University of Sheffield researchers are presenting the latest findings relating to these trials and new concepts for sealing the waste into the boreholes at the American Nuclear Society (ANS) conference in Charleston this week (April 13-16).

Professor Fergus Gibb, of the University of Sheffield’s Faculty of Engineering, explains: “Deep borehole disposal is particularly suitable for high level nuclear waste, such as spent fuel, where high levels of radioactivity and heat make other alternatives very difficult. Much of the drilling expertise and equipment to create the boreholes already exists in the oil and gas and geothermal industries. A demonstration borehole – such as is planned in the US – is what is now needed to move this technology forward.”

At the ANS conference next week, Professor Gibb, with co-researcher Dr Karl Travis, will be presenting modelling work carried out by the University of Sheffield team on the Hanford waste, which confirms that around 40 per cent of the waste, in terms of radioactivity, currently stored at the US site could be disposed of in a single borehole.

Fundamental to the success of deep borehole disposal is the ability to seal the hole completely to prevent radionuclides getting back up to the surface. Professor Gibb has designed a method to do this which he will be presenting at the conference next week: to melt a layer of granite over the waste, which will re-solidify to have the same properties as natural rock.

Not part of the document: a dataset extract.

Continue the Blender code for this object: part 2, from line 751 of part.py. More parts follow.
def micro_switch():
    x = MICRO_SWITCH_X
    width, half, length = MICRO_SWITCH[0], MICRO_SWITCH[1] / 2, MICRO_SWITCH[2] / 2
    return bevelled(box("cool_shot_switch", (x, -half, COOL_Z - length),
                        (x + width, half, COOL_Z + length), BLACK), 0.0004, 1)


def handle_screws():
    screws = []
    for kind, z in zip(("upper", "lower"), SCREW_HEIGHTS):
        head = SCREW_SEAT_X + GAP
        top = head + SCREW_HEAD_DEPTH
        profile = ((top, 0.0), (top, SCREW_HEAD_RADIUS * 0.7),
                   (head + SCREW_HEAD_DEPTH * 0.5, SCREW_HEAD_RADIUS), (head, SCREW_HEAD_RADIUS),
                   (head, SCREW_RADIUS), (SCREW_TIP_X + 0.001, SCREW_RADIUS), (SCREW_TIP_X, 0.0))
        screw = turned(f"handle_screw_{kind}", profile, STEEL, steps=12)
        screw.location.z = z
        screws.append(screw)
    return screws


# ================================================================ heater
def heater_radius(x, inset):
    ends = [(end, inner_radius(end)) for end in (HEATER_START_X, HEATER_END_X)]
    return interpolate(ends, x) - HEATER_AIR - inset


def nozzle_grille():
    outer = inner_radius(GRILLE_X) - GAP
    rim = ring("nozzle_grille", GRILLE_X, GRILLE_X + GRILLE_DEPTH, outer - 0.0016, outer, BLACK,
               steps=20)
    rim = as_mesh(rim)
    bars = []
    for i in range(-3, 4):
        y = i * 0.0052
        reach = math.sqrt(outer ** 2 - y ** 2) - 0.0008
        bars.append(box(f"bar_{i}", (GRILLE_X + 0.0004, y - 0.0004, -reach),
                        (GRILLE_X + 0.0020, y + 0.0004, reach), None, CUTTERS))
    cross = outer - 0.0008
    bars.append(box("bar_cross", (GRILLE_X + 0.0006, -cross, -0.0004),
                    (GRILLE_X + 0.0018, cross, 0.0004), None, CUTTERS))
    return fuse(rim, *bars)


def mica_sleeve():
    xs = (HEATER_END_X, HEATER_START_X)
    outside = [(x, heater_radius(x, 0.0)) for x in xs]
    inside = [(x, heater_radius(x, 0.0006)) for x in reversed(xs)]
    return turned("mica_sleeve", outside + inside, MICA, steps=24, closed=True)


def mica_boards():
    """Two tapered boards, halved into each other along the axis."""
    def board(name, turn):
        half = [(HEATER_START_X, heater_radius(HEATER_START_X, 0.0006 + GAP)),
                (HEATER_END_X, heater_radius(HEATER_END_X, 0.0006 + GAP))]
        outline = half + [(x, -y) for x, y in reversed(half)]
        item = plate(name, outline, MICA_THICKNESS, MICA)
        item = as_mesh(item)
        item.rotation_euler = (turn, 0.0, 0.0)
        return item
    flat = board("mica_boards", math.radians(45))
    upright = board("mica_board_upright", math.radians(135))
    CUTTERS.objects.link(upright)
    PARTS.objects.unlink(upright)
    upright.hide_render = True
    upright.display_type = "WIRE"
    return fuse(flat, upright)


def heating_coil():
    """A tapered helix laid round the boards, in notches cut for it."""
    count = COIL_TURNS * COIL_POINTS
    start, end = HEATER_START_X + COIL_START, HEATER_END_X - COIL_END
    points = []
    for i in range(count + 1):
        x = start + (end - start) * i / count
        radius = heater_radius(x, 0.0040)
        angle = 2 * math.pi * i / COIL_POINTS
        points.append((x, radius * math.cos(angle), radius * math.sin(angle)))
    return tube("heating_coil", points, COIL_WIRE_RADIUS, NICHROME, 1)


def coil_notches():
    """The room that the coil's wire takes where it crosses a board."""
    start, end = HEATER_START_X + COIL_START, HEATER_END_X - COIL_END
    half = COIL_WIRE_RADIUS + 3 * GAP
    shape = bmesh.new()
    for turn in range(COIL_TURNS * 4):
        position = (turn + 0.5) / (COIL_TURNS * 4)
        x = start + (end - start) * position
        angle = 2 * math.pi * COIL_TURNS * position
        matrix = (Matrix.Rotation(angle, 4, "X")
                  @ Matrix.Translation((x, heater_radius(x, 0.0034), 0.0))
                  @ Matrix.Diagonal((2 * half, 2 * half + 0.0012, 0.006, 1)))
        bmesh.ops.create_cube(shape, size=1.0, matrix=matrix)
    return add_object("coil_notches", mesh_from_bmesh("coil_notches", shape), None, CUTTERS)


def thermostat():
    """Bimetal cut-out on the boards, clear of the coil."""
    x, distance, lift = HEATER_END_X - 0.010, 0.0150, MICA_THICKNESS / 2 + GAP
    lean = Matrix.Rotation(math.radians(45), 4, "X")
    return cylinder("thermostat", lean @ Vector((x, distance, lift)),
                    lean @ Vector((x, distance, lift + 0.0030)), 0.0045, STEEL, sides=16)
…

Professor Gibb’s colleague at the University of Sheffield, Dr Nick Collier, will propose a method of fixing and surrounding the waste within the borehole using specialist cements able to handle the temperatures and pressures at that depth.

Deep borehole disposal (DBD) has a number of advantages over the current solution envisaged for all UK nuclear waste, which is in a mined repository at 500m depth:

1. DBD is effectively ‘pay-as-you-go’ disposal. A mined repository can cost from hundreds of millions to tens of billions of dollars to construct before any waste can be disposed of; DBD costs a few tens of millions of dollars per borehole.

2. There are more geological sites suitable for DBD as the granite layer that is required can be found at appropriate depths under most of the continental crust.

3. A borehole could be drilled, filled and sealed in less than five years, compared to the current timescale for a UK mined repository, which is to open in 2040 and take its first waste by 2075 (although a site has not yet been agreed).

4. As DBD disposes of nuclear waste at greater depths and with greater safety and because there are more potential sites available, it should be easier to obtain public and political acceptance of the technology.

5. DBD has limited environmental impact and does not require a huge site: the holes are a maximum 0.6m in diameter and can be positioned just a few tens of metres apart. Once a borehole is complete, all physical infrastructure on the surface can be removed.

6. While seismic activity might damage the containers within the borehole, fracture the surrounding rock and disrupt some of the nearest barriers in the borehole, it would still not destroy the isolation of the waste or make it possible for radioactivity to reach the surface or any ground water.

The demonstration borehole in the USA will be drilled just under half a metre in diameter and trials will be conducted to ensure waste packages can be inserted into the borehole and recovered if required. Initial results are expected in 2016. If these results are positive, disposal of the Hanford waste capsules would then take place in another borehole, just 0.22m in diameter.